Stated problem =>
The required output is a word-for-word copy of the lines from the line bearing "check and export" through the line bearing "before = set(bpy.data.objects)", inclusive, and no other lines.

— start —

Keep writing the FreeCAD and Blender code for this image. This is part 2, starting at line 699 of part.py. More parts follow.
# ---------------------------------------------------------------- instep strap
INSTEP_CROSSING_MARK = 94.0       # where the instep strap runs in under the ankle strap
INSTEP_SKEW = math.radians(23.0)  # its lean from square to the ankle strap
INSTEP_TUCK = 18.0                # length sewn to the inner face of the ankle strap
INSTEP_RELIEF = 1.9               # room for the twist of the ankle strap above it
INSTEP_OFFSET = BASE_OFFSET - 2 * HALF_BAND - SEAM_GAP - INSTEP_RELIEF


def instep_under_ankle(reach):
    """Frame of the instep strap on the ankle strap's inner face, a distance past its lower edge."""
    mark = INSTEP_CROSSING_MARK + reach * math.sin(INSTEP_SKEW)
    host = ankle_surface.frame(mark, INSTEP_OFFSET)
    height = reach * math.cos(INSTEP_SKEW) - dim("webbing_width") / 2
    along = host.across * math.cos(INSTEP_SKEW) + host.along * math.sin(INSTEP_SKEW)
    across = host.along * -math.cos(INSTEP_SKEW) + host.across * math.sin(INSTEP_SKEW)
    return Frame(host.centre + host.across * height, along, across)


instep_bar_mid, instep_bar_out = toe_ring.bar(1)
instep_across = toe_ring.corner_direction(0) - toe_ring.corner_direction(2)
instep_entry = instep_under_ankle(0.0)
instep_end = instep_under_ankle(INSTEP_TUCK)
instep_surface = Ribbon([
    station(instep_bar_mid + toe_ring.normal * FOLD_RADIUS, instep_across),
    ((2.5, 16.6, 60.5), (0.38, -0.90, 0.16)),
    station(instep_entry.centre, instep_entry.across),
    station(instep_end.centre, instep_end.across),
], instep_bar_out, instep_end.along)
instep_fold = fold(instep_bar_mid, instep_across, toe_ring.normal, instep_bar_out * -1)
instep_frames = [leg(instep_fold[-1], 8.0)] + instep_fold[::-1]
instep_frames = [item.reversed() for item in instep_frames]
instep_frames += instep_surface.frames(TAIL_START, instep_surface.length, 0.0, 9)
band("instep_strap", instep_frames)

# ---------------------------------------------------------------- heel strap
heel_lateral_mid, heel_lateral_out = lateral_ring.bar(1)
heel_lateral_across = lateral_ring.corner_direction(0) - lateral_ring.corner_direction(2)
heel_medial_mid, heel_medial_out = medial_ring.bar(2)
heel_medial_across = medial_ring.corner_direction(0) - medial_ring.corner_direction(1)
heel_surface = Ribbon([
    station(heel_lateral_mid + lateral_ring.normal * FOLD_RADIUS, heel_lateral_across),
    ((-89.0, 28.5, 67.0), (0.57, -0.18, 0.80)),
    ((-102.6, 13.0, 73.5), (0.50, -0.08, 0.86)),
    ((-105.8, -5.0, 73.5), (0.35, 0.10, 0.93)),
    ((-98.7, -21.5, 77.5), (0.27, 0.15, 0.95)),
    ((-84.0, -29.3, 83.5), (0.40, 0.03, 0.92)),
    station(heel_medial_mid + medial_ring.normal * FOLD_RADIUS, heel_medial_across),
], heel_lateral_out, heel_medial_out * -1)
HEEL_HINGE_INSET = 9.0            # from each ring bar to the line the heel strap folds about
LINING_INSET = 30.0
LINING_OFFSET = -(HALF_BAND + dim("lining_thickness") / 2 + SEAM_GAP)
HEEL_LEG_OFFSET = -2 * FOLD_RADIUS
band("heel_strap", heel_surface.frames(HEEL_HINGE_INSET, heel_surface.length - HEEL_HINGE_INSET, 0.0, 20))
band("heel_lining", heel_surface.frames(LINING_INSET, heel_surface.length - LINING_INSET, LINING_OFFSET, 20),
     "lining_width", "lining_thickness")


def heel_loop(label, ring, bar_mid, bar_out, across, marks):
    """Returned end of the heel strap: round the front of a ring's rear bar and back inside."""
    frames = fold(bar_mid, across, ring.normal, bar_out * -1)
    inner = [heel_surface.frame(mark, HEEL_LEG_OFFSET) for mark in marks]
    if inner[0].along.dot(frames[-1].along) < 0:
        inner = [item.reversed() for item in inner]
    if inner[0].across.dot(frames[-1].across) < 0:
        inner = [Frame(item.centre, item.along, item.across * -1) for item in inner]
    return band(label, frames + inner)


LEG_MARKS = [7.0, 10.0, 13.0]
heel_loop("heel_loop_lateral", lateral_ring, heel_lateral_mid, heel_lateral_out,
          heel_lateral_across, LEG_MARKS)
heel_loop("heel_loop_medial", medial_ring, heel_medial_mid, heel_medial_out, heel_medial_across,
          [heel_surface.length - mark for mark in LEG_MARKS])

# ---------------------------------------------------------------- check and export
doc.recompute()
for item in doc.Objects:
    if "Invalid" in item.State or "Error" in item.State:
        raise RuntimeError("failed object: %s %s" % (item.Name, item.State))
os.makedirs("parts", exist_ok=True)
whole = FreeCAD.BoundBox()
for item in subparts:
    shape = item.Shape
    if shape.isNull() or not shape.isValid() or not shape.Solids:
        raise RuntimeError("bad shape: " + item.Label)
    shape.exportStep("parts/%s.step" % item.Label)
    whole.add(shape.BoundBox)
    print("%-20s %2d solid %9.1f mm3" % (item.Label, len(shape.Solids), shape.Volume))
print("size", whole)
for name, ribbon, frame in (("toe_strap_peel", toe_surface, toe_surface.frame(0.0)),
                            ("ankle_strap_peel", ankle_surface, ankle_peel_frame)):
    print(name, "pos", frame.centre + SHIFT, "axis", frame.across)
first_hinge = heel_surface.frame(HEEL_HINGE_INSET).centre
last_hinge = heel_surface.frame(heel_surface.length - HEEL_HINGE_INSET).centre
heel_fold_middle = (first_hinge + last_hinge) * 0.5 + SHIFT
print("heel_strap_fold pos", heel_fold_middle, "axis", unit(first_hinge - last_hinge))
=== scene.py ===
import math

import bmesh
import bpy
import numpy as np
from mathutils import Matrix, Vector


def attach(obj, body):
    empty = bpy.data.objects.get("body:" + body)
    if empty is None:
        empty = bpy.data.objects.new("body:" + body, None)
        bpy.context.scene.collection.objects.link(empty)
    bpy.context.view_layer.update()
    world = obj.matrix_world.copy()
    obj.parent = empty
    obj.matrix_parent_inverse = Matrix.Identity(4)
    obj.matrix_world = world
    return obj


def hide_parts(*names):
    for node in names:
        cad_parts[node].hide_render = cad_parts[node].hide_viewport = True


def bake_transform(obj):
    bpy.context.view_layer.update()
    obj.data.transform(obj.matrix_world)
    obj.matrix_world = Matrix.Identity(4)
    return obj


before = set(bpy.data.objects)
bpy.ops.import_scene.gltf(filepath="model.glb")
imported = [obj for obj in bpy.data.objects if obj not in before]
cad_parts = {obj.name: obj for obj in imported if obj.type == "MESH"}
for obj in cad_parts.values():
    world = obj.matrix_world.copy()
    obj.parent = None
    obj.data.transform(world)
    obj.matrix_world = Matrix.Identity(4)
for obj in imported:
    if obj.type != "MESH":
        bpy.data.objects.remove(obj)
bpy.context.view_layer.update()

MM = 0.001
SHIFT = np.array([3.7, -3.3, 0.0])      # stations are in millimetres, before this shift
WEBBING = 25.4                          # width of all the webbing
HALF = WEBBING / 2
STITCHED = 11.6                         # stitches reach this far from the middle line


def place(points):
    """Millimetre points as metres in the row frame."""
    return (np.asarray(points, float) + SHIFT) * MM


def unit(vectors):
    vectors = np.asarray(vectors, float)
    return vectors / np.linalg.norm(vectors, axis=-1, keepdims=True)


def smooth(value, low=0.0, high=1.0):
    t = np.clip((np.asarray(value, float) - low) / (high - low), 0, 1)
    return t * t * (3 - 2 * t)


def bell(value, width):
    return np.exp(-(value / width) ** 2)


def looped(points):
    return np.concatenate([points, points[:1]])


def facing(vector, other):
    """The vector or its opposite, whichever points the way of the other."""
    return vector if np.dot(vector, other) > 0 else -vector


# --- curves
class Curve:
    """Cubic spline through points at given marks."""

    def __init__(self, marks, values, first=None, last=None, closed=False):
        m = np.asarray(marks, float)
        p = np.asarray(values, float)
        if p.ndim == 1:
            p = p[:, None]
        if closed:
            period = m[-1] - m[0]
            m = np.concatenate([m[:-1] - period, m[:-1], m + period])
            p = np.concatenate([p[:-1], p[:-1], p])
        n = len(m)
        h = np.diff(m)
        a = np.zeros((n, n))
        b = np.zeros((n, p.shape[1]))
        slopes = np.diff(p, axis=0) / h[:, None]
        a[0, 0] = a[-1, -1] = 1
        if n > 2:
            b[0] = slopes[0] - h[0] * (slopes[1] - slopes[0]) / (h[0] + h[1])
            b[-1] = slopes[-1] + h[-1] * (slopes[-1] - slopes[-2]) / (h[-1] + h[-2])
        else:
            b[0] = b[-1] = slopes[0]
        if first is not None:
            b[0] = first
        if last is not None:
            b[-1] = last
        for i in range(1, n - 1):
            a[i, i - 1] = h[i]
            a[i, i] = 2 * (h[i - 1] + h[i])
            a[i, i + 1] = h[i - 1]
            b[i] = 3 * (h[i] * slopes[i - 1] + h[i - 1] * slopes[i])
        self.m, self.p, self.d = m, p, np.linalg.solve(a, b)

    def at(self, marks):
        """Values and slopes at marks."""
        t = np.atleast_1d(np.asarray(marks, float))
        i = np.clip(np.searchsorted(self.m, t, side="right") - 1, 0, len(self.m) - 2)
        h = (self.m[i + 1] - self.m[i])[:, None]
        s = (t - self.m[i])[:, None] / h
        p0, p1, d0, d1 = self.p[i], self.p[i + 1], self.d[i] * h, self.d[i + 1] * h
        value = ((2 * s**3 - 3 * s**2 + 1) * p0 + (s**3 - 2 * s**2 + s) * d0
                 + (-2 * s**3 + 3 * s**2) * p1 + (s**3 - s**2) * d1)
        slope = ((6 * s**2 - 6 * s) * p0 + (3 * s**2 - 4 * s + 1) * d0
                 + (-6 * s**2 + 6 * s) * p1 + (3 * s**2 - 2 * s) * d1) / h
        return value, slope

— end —

Result for this exercise =>
# ---------------------------------------------------------------- check and export
doc.recompute()
for item in doc.Objects:
    if "Invalid" in item.State or "Error" in item.State:
        raise RuntimeError("failed object: %s %s" % (item.Name, item.State))
os.makedirs("parts", exist_ok=True)
whole = FreeCAD.BoundBox()
for item in subparts:
    shape = item.Shape
    if shape.isNull() or not shape.isValid() or not shape.Solids:
        raise RuntimeError("bad shape: " + item.Label)
    shape.exportStep("parts/%s.step" % item.Label)
    whole.add(shape.BoundBox)
    print("%-20s %2d solid %9.1f mm3" % (item.Label, len(shape.Solids), shape.Volume))
print("size", whole)
for name, ribbon, frame in (("toe_strap_peel", toe_surface, toe_surface.frame(0.0)),
                            ("ankle_strap_peel", ankle_surface, ankle_peel_frame)):
    print(name, "pos", frame.centre + SHIFT, "axis", frame.across)
first_hinge = heel_surface.frame(HEEL_HINGE_INSET).centre
last_hinge = heel_surface.frame(heel_surface.length - HEEL_HINGE_INSET).centre
heel_fold_middle = (first_hinge + last_hinge) * 0.5 + SHIFT
print("heel_strap_fold pos", heel_fold_middle, "axis", unit(first_hinge - last_hinge))
=== scene.py ===
import math

import bmesh
import bpy
import numpy as np
from mathutils import Matrix, Vector


def attach(obj, body):
    empty = bpy.data.objects.get("body:" + body)
    if empty is None:
        empty = bpy.data.objects.new("body:" + body, None)
        bpy.context.scene.collection.objects.link(empty)
    bpy.context.view_layer.update()
    world = obj.matrix_world.copy()
    obj.parent = empty
    obj.matrix_parent_inverse = Matrix.Identity(4)
    obj.matrix_world = world
    return obj


def hide_parts(*names):
    for node in names:
        cad_parts[node].hide_render = cad_parts[node].hide_viewport = True


def bake_transform(obj):
    bpy.context.view_layer.update()
    obj.data.transform(obj.matrix_world)
    obj.matrix_world = Matrix.Identity(4)
    return obj


before = set(bpy.data.objects)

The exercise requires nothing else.